Revised reform proposals for the European wine sector are due to be adopted by the European Commission July 4th, with the target for pulling up of vines—or grubbing up, as it is known—reduced from 400,000 to 200,000 hectares (about 988,000 to 494,000 acres).
The reforms, originally proposed June 2006 by European Agriculture Commissioner Mariann Fischer Boel, are aimed at mopping up the current European wine surplus by 2013.
The Commission hopes the grubbing up of 200,000 hectares of vines will reduce the surplus—currently running at about six to nine million hectoliters—by about 7.5 million hectoliters.
The final reform proposals, which have now been debated both by the European Parliament and by professionals from the European wine industry, will also include dramatic reductions of subsidies currently paid to wine growers, grants to those who wish to leave the industry, and a large scale 120 million Euro promotional campaign for European wine to help increase exports.

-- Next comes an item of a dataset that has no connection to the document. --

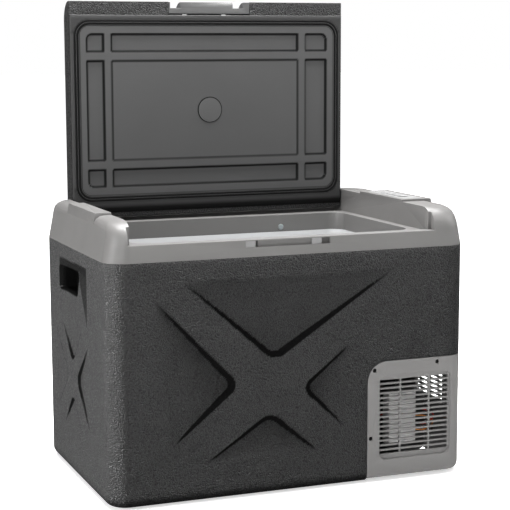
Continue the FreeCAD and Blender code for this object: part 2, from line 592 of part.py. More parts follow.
cover_left = "machine_left + cover_gap"
cover_top = "machine_top - cover_gap"
cover_body = rounded_box("CoverBlank", (cover_left, "width / 2"), ("-depth / 2", "cover_rear"),
                         ("ground_gap", cover_top), "corner", pick=corner_edge)
cover_outline = prism("CoverOutline", "y", ((cover_left, "ground_gap - 1"), ("width / 2 + 1", "ground_gap - 1"),
                                            ("width / 2 + 1", cover_top), (cover_left, cover_top)),
                      "-depth / 2 - 1", "cover_rear + 1", ((3, "cover_round"),))
cover_foot = rounded_box("CoverFoot", HALF_WIDTH, HALF_DEPTH, ("ground_gap", "seam"), "corner",
                         base_radius="base_round")
cover_core = rounded_box("CoverCore", ("machine_left - 5", "width / 2 - cover_wall"),
                         ("-depth / 2 + cover_wall", "cover_rear + 5"), ("0", "machine_top + 5"),
                         "corner - cover_wall", pick=corner_edge)
cover_wall = cut("CoverWall", common("CoverForm", cover_body, cover_outline, cover_foot), cover_core)
grille_back = box("GrilleBack", ("louvre_left - 3", "louvre_right + 3"),
                  ("-depth / 2 + 3", "-depth / 2 + louvre_recess + slat_depth"), ("louvre_low - 3", "louvre_high + 3"))
side_louvre_front, side_louvre_rear, side_louvre_low = "-150", "-31", "117"
side_back = box("SideGrilleBack", ("width / 2 - louvre_recess - slat_depth", "width / 2 - 3"),
                ("-153", "-28"), (side_louvre_low + " - 3", "louvre_high + 3"))
grille_well = rounded_box("GrilleWell", ("louvre_left", "louvre_right"),
                          ("-depth / 2 - 1", "-depth / 2 + louvre_recess"), ("louvre_low", "louvre_high"),
                          "15", axis="y")
side_well = rounded_box("SideWell", ("width / 2 - louvre_recess", "width / 2 + 1"),
                        (side_louvre_front, side_louvre_rear), (side_louvre_low, "louvre_high"), "15", axis="x")
SLOTS = 16
slots = []
for number in range(SLOTS):
    low = "slot_first + %d * slot_pitch" % number
    high = low + " + slot_height"
    for left, right in (("louvre_left + 4", "209.5"), ("212.5", "268.5"), ("271.5", "louvre_right - 4")):
        slots.append(box("Slot", (left, right), ("-depth / 2 - 1", "-depth / 2 + 20"), (low, high)))
    for front, rear in (("-146", "-92"), ("-89", "-35")) if number > 7 else ():
        slots.append(box("SideSlot", ("width / 2 - 20", "width / 2 + 1"), (front, rear), (low, high)))
FRONT_SCREWS = (("156", "210"), ("284", "217"), ("149", "83.5"))
SIDE_SCREWS = (("-110", "212"), ("108", "212"), ("108", "60"))
cover_holes = [rod("CoverHole", "y", (x, "-depth / 2 - 1", z), "4", "4") for x, z in FRONT_SCREWS]
cover_holes += [rod("CoverHole", "x", ("width / 2 - 3", y, z), "4", "4") for y, z in SIDE_SCREWS]
shank_holes = [rod("ShankHole", "y", (x, "-depth / 2 - 1", z), "2", "12") for x, z in FRONT_SCREWS]
shank_holes += [rod("ShankHole", "x", ("width / 2 - 11", y, z), "2", "12") for y, z in SIDE_SCREWS]
cover_full = fuse("CoverFull", cover_wall, grille_back, side_back)
sub_part(cut("VentCover", cover_full, grille_well, side_well, *slots, *cover_holes, *shank_holes), "vent_cover")

screws = []
for x, z in FRONT_SCREWS:
    screws.append(fuse("CoverScrew", rod("ScrewHead", "y", (x, "-depth / 2 + 1.2", z), "3.9", "1.8"),
                       rod("ScrewShank", "y", (x, "-depth / 2 + 2", z), "1.9", "8")))
for y, z in SIDE_SCREWS:
    screws.append(fuse("CoverScrew", rod("ScrewHead", "x", ("width / 2 - 3", y, z), "3.9", "1.8"),
                       rod("ScrewShank", "x", ("width / 2 - 10", y, z), "1.9", "8")))
sub_part(group("CoverScrews", *screws), "vent_cover_screws")

# ---------------------------------------------------------------- controls on the right shoulder
panel_blank = box("PanelBlank", ("280.2", "319.8"), ("-86.8", "71.8"), ("505.5", "plate_top + 0.3"))
display_hole = box("DisplayHole", ("286", "306"), ("-57", "-41"), ("500", "510"))
BUTTONS = (("button_power", -28), ("button_set", -4), ("button_up", 20), ("button_down", 44))
button_holes = [box("ButtonHole", ("290", "306"), (str(y), str(y + 16)), ("500", "510")) for _, y in BUTTONS]
sub_part(cut("ControlPanel", panel_blank, display_hole, *button_holes), "control_panel")
sub_part(box("DisplayWindow", ("286.1", "305.9"), ("-56.9", "-41.1"), ("505", "plate_top")), "display_window")
for label, y in BUTTONS:
    cap = rounded_box(label + "Cap", ("290.3", "305.7"), (str(y + 0.3), str(y + 15.7)),
                      ("503.5", "plate_top + 1"), "3")
    stem = rod(label + "Stem", "z", ("298", str(y + 8), "500.2"), "3", "4")
    sub_part(fuse(label + "Solid", cap, stem), label)
board_parts = [box("Switch", ("294", "302"), (str(y + 4), str(y + 12)), ("497.5", "499.2")) for _, y in BUTTONS]
sub_part(fuse("ControlBoard", box("BoardSheet", ("285", "315"), ("-82", "67"), ("496", "497.6")), *board_parts,
              box("DisplayBlock", ("287", "305"), ("-56", "-42"), ("497", "504.9"))), "control_board")

# Interior lamp in the rear skirt.
sub_part(rod("LampLens", "y", ("lamp_x", "open_rear - 1.5", "lamp_z"), "5.8", "3.5"), "lamp_lens")
sub_part(rod("LampBody", "y", ("lamp_x", "open_rear + 2", "lamp_z"), "5.8", "9"), "lamp_housing")

# ---------------------------------------------------------------- lid, standing open
LID_X = ("bay_left + lid_gap", "bay_right - lid_gap")
lid_left, lid_right = LID_X
LID_CAVITY_X = (lid_left + " + 8.5", lid_right + " - 8.5")
CAVITY_Z = ("486", "846")
lid_blank = prism("LidBlank", "x", (("lid_inner", "lid_low"), ("lid_outer", "lid_low"),
                                    ("lid_outer", "lid_high"), ("lid_inner", "lid_high")),
                  lid_left, lid_right, ((1, "12"), (2, "lid_round")))
lid_cavity = rounded_box("LidCavity", LID_CAVITY_X, ("lid_inner - 1", "lid_outer - lid_wall"), CAVITY_Z,
                         "26", axis="y")
latch_bay = box("LatchBay", ("latch_left - 1", "latch_right + 1"), ("lid_inner - 1", "lid_outer + 1"),
                ("854.5", "lid_high + 1"))
lid_bores = [rod("LidBoreLeft", "x", ("bay_left", "hinge_depth", "hinge_height"), "hinge_pin + running", "13"),
             rod("LidBoreRight", "x", ("bay_right - 13", "hinge_depth", "hinge_height"),
                 "hinge_pin + running", "13")]
pin_bore = rod("LatchPinBore", "x", ("latch_left - 5", "pivot_depth", "pivot_height"), "latch_pin",
               "latch_right - latch_left + 10")
sub_part(cut("LidShell", lid_blank, lid_cavity, latch_bay, pin_bore, *lid_bores), "lid_outer_shell")

panel_flange = box("PanelFlange", (lid_left + " + 1", lid_right + " - 1"), ("panel_face", "lid_inner"),
                   ("panel_low", "panel_high"))
panel_back = rounded_box("PanelBack", LID_CAVITY_X, ("lid_inner - 0.5", "lid_inner + 6"), CAVITY_Z, "26", axis="y")
LEFT_COLUMN, MID_COLUMN, RIGHT_COLUMN = (-267.6, -232.5), (-218, 171), (186.8, 233.5)
LOW_ROW, MID_ROW, HIGH_ROW = (525.5, 560), (577, 769.5), (786, 821)


def pocket(name, lines, heights):
    """A shallow recess in the panel; a corner that faces the panel's own corner is rounded."""
    x, z = (str(lines[0]), str(lines[1])), (str(heights[0]), str(heights[1]))
    y = ("panel_face - 1", "panel_face + pocket_depth")
    end_column, end_row = lines is not MID_COLUMN, heights is not MID_ROW
    if not (end_column and end_row):
        return box(name, x, y, z)
    corner_x = min(lines) if lines is LEFT_COLUMN else max(lines)
    corner_z = min(heights) if heights is LOW_ROW else max(heights)
    return rounded_box(name, x, y, z, "pocket_round", axis="y",
                       pick=lambda p: abs(p.x - corner_x) < 1 and abs(p.z - corner_z) < 1)


pockets = []
for column, lines in (("L", LEFT_COLUMN), ("M", MID_COLUMN), ("R", RIGHT_COLUMN)):
    for level, heights in (("Low", LOW_ROW), ("Mid", MID_ROW), ("High", HIGH_ROW)):
        if column == "M" and level == "Mid":
            continue
        pockets.append(pocket("Pocket" + column + level, lines, heights))
gasket_x = (lid_left + " + 7", lid_right + " - 7")


def gasket_ring(name, slack, face, back):
    """A rounded frame on the panel; slack widens it on both sides for the groove."""
    rings = []
    for suffix, inset, over in (("Outer", "(-%s)" % slack, "0"), ("Inner", "(gasket_width + %s)" % slack, "1")):
        rings.append(rounded_box(name + suffix, (gasket_x[0] + " + " + inset, gasket_x[1] + " - " + inset),
                                 (face + " - " + over, back + " + " + over),
                                 ("gasket_low + " + inset, "gasket_high - " + inset),
                                 "gasket_corner - " + inset, axis="y"))
    return cut(name, *rings)


groove = gasket_ring("GasketGroove", "0.2", "panel_face - 1", "panel_face + 2")
cap_x, cap_z = "(bay_left + bay_right) / 2 - 1.8", "672"
cap_seat = rod("CapSeat", "y", (cap_x, "panel_face - 1", cap_z), "25.8", "3.5")
sub_part(cut("LidPanel", fuse("LidPanelSolid", panel_flange, panel_back), groove, cap_seat, *pockets),
         "lid_inner_panel")
sub_part(gasket_ring("Gasket", "0", "gasket_face", "panel_face + 2"), "lid_gasket")
sub_part(rod("CentreCap", "y", (cap_x, "panel_face - 0.8", cap_z), "25.5", "3.3"), "lid_centre_cap")
sub_part(rounded_box("LidFoam", LID_CAVITY_X, ("lid_inner + 6", "lid_outer - lid_wall"), CAVITY_Z, "26", axis="y"),
         "lid_foam")

# ---------------------------------------------------------------- latch bar
latch_form = prism("LatchForm", "x", (("lid_inner + 0.5", "840"), ("lid_outer - 0.5", "840"),
                                      ("lid_outer - 0.5", "lid_high - 0.6"),
                                      ("lid_inner + 0.5", "lid_high - 0.6")),
                   "latch_left", "latch_right", ((2, "lid_round - 0.5"),))
latch_block = common("LatchBlock", latch_form,
                     box("LatchReach", ("latch_left - 1", "latch_right + 1"), ("lid_inner", "lid_outer"),
                         ("latch_low", "lid_high")))
latch_barrel = rod("LatchBarrel", "x", ("latch_left", "pivot_depth", "pivot_height"), "barrel",
                   "latch_right - latch_left")
latch_cuts = [box("LatchNotch", (left, right), ("lid_inner - 1", "lid_outer + 1"), ("870", "lid_high + 1"))
              for left, right in (("-97", "-76"), ("33", "55"))]
latch_cuts.append(rod("LatchBore", "x", ("latch_left - 1", "pivot_depth", "pivot_height"), "latch_pin + running",
                      "latch_right - latch_left + 2"))
latch_cuts.append(box("LatchHollow", ("latch_left + 30", "latch_right - 40"), ("lid_inner + 4", "195"),
                      ("latch_low - 1", "874")))
SPRING_SPOTS = ("-64", "18")
latch_cuts += [rod("SpringGap", "x", (x, "pivot_depth", "pivot_height"), "barrel + 1.5", "12") for x in SPRING_SPOTS]
sub_part(cut("LatchBar", fuse("LatchSolid", latch_block, latch_barrel), *latch_cuts), "latch_bar")
sub_part(rod("LatchPin", "x", ("latch_left - 5", "pivot_depth", "pivot_height"), "latch_pin",
             "latch_right - latch_left + 10"), "latch_pin")
sub_part(group("LatchSprings", *[
    cut("LatchSpring", rod("SpringBody", "x", (x + " + 1", "pivot_depth", "pivot_height"), "4.2", "10"),
        rod("SpringBore", "x", (x, "pivot_depth", "pivot_height"), "latch_pin + 0.3", "12"))
    for x in SPRING_SPOTS]), "latch_springs")

# ---------------------------------------------------------------- checks and export
doc.recompute()
faults = []
for obj in doc.Objects:
    if "Invalid" in obj.State or "Error" in obj.State:
        faults.append("%s: %s" % (obj.Name, obj.State))
for label, obj in nodes.items():
    shape = obj.Shape
    if shape.isNull() or not shape.isValid() or shape.Volume < 1.0:
        faults.append("%s: empty or not valid" % label)
if faults:
    raise RuntimeError("\n".join(faults))
os.makedirs("parts", exist_ok=True)
for label, obj in nodes.items():
    obj.Shape.exportStep("parts/%s.step" % label)
    print("%-28s %2d solids %12.0f mm3" % (label, len(obj.Shape.Solids), obj.Shape.Volume))
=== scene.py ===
import bmesh
import bpy
import math
import numpy as np
from mathutils import Matrix, Vector


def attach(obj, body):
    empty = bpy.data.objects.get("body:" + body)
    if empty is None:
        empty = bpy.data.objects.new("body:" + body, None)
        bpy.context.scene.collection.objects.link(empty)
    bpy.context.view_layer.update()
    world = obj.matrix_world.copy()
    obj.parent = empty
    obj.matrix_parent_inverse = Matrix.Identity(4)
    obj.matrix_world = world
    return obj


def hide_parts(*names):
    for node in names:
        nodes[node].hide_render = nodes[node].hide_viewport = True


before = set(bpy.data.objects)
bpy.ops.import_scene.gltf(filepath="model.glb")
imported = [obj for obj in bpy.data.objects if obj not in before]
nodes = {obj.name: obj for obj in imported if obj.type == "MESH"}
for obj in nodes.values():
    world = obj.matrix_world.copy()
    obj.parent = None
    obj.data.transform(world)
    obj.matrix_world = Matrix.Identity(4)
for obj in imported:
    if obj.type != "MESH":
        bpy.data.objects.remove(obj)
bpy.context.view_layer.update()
MM = 0.001

# ------------------------ outer shell
# The four walls and the floor are one rotation moulding in black polyethylene with a pebbled grain.
# Four shallow panels sink in towards the crossing of a large X, and hooded hollows frame the grips.
# The top frame closes it above; the corner by the machine bay is left open for the vent cover.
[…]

Mariann Fischer Boel, European Commissioner for Agriculture and Rural Development at a press conference on the EU wine reform. Copyright European Commission, 2006.
Announcing the promotional campaign earlier May 20, Fischer Boel said she believed that European wine was excellent, but that it needed to do better as an export. The promotional campaign will be staged in countries outside of Europe.

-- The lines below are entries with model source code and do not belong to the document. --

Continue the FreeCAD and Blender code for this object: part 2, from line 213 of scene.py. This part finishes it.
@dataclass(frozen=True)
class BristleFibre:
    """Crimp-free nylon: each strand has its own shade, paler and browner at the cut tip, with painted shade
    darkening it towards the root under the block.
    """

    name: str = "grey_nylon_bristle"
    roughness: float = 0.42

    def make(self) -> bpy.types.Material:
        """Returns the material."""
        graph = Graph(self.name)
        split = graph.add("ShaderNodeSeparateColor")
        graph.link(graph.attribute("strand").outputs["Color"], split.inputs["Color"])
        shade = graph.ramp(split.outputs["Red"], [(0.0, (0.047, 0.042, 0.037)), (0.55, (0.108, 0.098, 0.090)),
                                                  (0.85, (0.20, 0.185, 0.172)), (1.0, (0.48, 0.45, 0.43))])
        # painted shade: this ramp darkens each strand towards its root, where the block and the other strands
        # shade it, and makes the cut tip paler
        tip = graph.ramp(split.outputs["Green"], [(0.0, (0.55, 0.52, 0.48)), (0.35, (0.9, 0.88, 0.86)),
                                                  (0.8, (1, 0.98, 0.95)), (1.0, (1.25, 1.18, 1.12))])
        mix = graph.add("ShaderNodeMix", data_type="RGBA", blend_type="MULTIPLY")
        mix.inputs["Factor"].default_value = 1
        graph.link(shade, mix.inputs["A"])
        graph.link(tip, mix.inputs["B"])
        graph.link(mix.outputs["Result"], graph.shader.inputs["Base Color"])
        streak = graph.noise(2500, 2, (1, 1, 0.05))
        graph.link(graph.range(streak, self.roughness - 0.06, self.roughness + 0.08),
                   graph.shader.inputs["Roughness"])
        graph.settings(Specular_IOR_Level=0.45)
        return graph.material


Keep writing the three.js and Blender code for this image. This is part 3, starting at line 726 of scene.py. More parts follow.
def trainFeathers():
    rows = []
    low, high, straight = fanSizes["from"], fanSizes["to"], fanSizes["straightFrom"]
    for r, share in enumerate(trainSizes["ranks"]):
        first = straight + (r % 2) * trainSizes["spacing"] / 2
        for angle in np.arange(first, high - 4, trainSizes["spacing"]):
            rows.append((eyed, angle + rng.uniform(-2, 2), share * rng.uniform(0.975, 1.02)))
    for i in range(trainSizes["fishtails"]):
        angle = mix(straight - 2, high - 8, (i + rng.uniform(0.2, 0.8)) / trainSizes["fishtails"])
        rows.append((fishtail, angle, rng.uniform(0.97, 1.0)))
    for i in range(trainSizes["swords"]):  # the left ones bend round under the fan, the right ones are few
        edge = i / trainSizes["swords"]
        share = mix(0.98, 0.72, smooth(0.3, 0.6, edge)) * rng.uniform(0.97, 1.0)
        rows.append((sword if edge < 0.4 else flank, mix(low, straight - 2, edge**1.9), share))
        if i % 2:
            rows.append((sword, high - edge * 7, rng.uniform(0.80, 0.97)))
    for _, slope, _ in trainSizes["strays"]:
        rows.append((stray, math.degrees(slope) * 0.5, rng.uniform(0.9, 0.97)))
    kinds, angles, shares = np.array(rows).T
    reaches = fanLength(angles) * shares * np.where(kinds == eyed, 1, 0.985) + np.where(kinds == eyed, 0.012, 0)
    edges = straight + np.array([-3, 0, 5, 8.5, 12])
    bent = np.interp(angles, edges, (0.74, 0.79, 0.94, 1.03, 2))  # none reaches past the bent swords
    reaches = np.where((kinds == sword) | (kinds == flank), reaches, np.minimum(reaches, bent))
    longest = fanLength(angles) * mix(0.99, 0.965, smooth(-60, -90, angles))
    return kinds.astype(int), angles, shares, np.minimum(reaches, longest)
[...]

So-called “envelopes” of EU money will also be given to the governments principally concerned by the reforms—Spain, France and Italy—to use to restructure the wine sector as they see fit.
Once the final reform proposals are adopted by the European Commission, they will be presented to the Council of 27 Agriculture Ministers at the end of July, for approval later this year as a European regulation, a process that turns the final proposals into EU law.